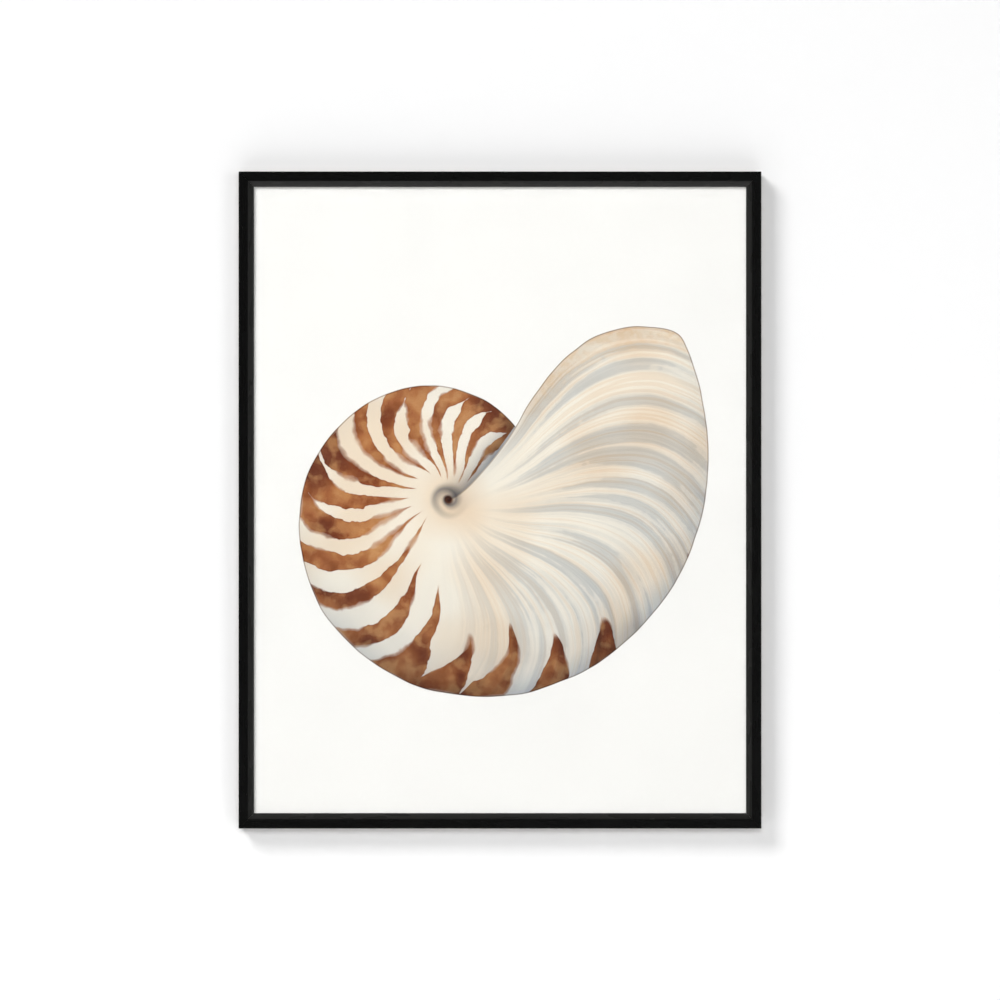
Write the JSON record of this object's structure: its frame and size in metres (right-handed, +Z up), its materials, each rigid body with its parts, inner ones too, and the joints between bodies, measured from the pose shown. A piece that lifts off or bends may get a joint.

====================

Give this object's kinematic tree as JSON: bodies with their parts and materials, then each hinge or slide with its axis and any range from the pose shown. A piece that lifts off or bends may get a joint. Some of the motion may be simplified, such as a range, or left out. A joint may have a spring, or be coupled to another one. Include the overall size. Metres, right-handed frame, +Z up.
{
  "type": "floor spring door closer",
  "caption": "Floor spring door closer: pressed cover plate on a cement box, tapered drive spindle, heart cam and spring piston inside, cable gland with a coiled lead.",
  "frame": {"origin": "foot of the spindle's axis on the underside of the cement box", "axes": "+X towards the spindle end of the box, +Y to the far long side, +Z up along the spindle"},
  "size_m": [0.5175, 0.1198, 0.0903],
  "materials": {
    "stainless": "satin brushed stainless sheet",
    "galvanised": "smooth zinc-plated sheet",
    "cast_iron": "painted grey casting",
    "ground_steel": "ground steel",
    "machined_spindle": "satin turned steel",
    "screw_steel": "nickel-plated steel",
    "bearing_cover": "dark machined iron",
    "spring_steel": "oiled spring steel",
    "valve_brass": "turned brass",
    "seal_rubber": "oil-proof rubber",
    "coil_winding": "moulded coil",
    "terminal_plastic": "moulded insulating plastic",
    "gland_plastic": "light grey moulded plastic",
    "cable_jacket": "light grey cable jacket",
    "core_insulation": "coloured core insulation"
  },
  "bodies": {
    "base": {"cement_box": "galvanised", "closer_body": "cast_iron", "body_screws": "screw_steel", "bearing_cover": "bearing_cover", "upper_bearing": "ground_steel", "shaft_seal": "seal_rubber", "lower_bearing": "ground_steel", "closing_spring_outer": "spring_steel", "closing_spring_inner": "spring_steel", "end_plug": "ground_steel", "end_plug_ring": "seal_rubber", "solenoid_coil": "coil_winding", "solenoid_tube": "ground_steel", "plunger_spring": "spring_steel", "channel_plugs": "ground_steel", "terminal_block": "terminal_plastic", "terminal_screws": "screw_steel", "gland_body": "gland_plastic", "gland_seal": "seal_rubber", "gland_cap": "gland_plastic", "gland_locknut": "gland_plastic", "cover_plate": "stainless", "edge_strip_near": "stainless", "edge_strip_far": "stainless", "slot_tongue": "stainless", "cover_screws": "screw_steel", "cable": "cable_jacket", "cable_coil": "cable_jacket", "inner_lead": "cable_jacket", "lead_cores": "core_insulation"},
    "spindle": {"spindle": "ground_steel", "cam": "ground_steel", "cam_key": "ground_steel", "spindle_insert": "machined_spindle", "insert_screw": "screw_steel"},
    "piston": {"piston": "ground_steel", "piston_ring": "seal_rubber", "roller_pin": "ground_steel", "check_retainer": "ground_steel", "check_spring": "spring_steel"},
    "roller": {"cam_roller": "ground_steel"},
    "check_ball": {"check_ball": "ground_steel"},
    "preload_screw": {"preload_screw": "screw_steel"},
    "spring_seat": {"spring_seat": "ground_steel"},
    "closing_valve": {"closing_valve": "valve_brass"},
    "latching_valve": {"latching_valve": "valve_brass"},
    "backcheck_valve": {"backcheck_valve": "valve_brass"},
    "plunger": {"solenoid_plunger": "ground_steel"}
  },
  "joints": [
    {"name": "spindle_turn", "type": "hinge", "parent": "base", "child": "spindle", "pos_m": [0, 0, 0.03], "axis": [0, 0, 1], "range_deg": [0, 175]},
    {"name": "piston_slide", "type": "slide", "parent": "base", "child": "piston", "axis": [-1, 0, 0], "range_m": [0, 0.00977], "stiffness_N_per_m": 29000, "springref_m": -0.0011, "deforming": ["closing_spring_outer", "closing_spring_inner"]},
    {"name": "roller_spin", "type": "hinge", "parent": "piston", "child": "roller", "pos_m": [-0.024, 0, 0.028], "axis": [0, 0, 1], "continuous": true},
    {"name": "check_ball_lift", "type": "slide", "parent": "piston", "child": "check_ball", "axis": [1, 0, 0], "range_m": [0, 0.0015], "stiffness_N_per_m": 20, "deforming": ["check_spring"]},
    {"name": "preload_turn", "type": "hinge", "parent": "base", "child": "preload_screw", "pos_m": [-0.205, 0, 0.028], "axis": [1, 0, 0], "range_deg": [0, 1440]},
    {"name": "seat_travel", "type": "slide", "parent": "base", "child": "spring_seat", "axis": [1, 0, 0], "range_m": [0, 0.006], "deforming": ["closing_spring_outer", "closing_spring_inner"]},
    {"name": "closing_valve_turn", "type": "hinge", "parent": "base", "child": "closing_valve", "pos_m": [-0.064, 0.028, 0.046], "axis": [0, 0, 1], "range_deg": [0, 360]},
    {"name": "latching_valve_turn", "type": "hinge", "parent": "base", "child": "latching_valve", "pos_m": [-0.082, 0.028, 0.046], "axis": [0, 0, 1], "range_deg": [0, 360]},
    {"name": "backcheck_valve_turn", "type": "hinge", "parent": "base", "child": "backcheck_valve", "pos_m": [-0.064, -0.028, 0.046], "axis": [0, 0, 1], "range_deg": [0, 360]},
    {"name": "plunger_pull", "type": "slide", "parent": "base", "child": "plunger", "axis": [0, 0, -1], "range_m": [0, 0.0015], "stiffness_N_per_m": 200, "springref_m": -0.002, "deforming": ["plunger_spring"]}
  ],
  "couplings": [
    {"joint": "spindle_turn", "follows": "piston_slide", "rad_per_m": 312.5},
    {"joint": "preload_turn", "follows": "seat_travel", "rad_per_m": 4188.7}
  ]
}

====================

### What the task requires
In the listing above, find each line with the word "right" and copy it.

### Exercise response
Write the JSON record of this object's structure: its frame and size in metres (right-handed, +Z up), its materials, each rigid body with its parts, inner ones too, and the joints between bodies, measured from the pose shown. A piece that lifts off or bends may get a joint.
Give this object's kinematic tree as JSON: bodies with their parts and materials, then each hinge or slide with its axis and any range from the pose shown. A piece that lifts off or bends may get a joint. Some of the motion may be simplified, such as a range, or left out. A joint may have a spring, or be coupled to another one. Include the overall size. Metres, right-handed frame, +Z up.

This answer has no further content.